Und dann sah Cassie Adam und Diana, die eng zusammenstanden. Diana hatte ihren Kopf mit dem langen goldblonden Haar auf Adams Schulter gelegt. Er hielt sie beschützend im Arm. Sein eigenes Haar war dunkel wie schwerer roter Wein.
»Wenn du es ihr erzählst, wird es sie umbringen«, ertönte Fayes Stimme hinter Cassie. »Du wirst ihr Vertrauen in alles, woran sie je geglaubt hat, zerstören. Und du wirst ihr den einzigen Menschen wegnehmen, auf den sie sich blind verlassen und an den sie sich lehnen kann. Ist es das, was du willst?«
»Faye …« Cassie kochte vor Wut.
»Und natürlich wirst du aus dem Klub verbannt. Das weißt du doch, oder? Was glaubst du, was Melanie und Laurel empfinden werden, wenn sie hören, dass du mit Dianas Freund herumgeknutscht hast? Keine von beiden wird jemals wieder ein Wort mit dir wechseln, selbst nicht, um die Zahl der Mitglieder vollständig zu erhalten. Der Zirkel wird also ebenfalls zerstört.«
Cassie hatte die Zähne fest zusammengebissen. Sie hatte große Lust, Faye zu schlagen, aber was würde das schon bringen. Denn Faye hatte recht. Cassie glaubte, dass sie es aushalten würde, aus dem Klub ausgestoßen und wieder zur Außenseiterin in der Schule zu werden; sie könnte es auch ertragen, diejenige zu sein, die dem Zirkel den Todesstoß versetzte. Aber die Vorstellung von Dianas Gesicht, wenn sie erfuhr …
Diana würde es nicht verkraften. Und sie würde Cassie kein Wort mehr glauben. Ihre hoffnungsvollen Fantasien, Diana alles zu beichten und auf ihr Verständnis zu hoffen, zerplatzten wie eine Seifenblase.

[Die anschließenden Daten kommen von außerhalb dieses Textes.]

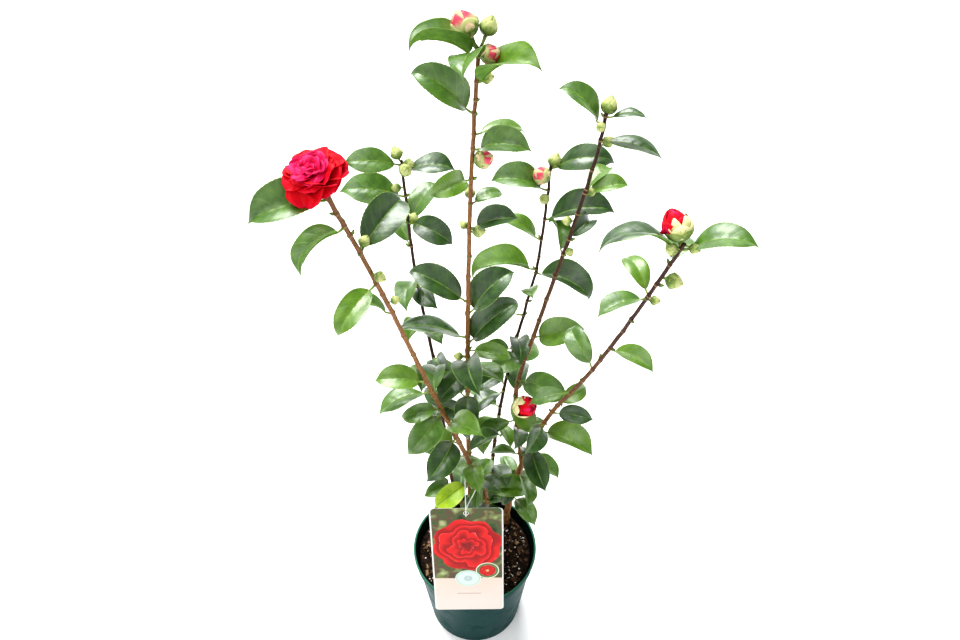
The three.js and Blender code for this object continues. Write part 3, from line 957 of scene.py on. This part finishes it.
def grow_bud(batch, base, axis, length, rng, rows, plump, open_by=0.0, core=SCALE, reach=1.0,
             fine=9):
    """A bud of overlapping scales. rows lists (scales, finish) from the outside in.

    open_by lifts the points off the core, core is its finish or None, and reach scales how
    far up the bud the rows go. fine is the number of points along each scale.
    """
    axis = unit(axis)
    first, second = square_to(axis)
    width = plump * length
    if core is not None:
        share = np.linspace(0, 1, 12)
        tube(batch, base + np.outer(share * length, axis), egg(share, width) * 0.93 + 0.1 * MM, 14,
             core, reference=first)
    for level, (number, finish) in enumerate(rows):
        low = 0.02 + 0.13 * level
        high = min(0.985, low + (0.56 + 0.10 * level) * reach)
        for i in range(number):
            turn = 2 * math.pi * (i + 0.5 * level + rng.uniform(-0.12, 0.12)) / number
            rise = np.linspace(0, 1, fine)
            share = low + (high - low) * rise
            proud = (0.030 * (len(rows) - level) * (1 - 0.5 * rise) + open_by * rise ** 2 * 0.5) * width
            around = first * math.cos(turn) + second * math.sin(turn)
            radius = egg(share, width) + proud
            line = base + np.outer(share * length, axis) + np.outer(radius, around)
            half = radius * math.pi / number * 1.3 * np.sqrt(np.maximum(1 - rise ** 2.4, 0.03))
            wrap_scale(batch, line, axis, around, radius, half, 0.025 * width, finish)


# %% [markdown]
# Where a flower bud sits is part of how this plant looks, so the buds are listed, limb by limb. Leaf buds
# follow the seeded rule instead: about half the joints get one.

# %% Grow the buds
# Limb: height in millimetres, heading, rise, length, stalk length, and 1 for a pink point.
FLOWER_BUDS = {
    "stem_leader": [(998, 165, 62, 28, 12, 1), (998, 30, 66, 19, 13, 0), (990, 330, 30, 20, 3, 1),
                    (968, 6, 6, 13, 2, 0), (876, 345, 30, 21, 2, 1), (827, 93, 50, 13, 2, 0),
                    (787, 345, 20, 15, 2, 0), (789, 150, 40, 10, 2, 0), (589, 180, 5, 12, 3, 0)],
    "stem_left": [(875, 50, 40, 12, 2, 0), (842, 334, -12, 12, 2, 0), (793, 0, 24, 10, 2, 0)],
    "stem_back_left": [(808, 140, 60, 16, 3, 0), (795, 300, 50, 17, 3, 0), (808, 335, 0, 13, 2, 0),
                       (777, 190, 0, 12, 2, 0), (726, 45, 48, 15, 2, 0)],
    "stem_back_right": [(787, 50, 56, 18, 3, 0), (775, 200, 45, 23, 2, 1), (752, 240, 30, 14, 2, 0)],
    "stem_right": [(889, 60, 60, 20, 2, 0), (878, 240, 30, 12, 2, 0), (855, 10, 30, 14, 2, 0),
                   (794, 20, 30, 12, 2, 0), (761, 190, 8, 12, 2, 0), (727, 290, -22, 11, 2, 0)],
    "stem_far_right": [(863, 200, 30, 13, 3, 0), (873, 330, 0, 11, 3, 0), (820, 345, -10, 18, 2, 0),
                       (780, 350, 4, 11, 2, 0)],
}

rng = random.Random(311)


def seat_bud(name, height, heading, rise, stalk, thick):
    """A short stalk on a limb, and the point and direction that a bud starts with."""
    rail, way = rails[name], aim(heading, rise)
    step = rail.at_height(height * MM)
    foot, out = limb_point(rail, step, rail.line[step] + way)
    seat = foot + way * stalk * MM
    tube(bud_stalks, np.array([foot - out * MM, (foot + seat) / 2, seat + way * 1.2 * MM]),
         np.array([0.9, 0.85, 1.2]) * thick, 10)
    return seat, way


for name, wanted in FLOWER_BUDS.items():
    for height, heading, rise, length, stalk, blush in wanted:
        seat, way = seat_bud(name, height, heading, rise, stalk, length * MM / 11)
        if blush:
            grow_bud(buds, seat, way, length * MM, rng, [(4, BASE), (4, SCALE), (4, BLUSH)],
                     plump=0.46, core=BLUSH, reach=0.86)
        else:
            grow_bud(buds, seat, way, length * MM, rng, [(4, BASE), (5, SCALE), (5, SCALE)], plump=0.44)
for name, rail in rails.items():
    for step in sorted(set(rail.joints)):
        if rng.random() < 0.5 and step < len(rail.line) - 6:
            side = aim(rng.uniform(0, 360), 30)
            foot, out = limb_point(rail, step, rail.line[step] + side)
            grow_bud(buds, foot, unit(out + 1.1 * rail.along[step]), rng.uniform(4.5, 7.5) * MM, rng,
                     [(3, BASE), (3, BASE)], plump=0.24, core=BASE, fine=6)
buds.build()

# %% [markdown]
# ## The flower
#
# The open flower is double: broad outer petals that fall back, a bowl of smaller ones, and
# a heart crowded with narrow ruffled petals. Each petal is a skin on a spine that climbs out
# of the calyx and bends outwards. The whorls differ in number, length, width and how far
# they open, so one table makes them all. Two younger flowers are still wrapped like buds,
# red petals over pale scales.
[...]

»Und was ich will, ist doch ganz vernünftig«, fuhr Faye sanft und fast einschmeichelnd fort. »Ich möchte mir den Schädel nur eine kleine Weile ansehen. Ich weiß schon, was ich tue. Du wirst ihn doch für mich holen, nicht wahr, Cassie? Noch heute?«
Cassie schloss die Augen. Hinter ihren geschlossenen Lidern glühte ein Licht, rot wie Feuer.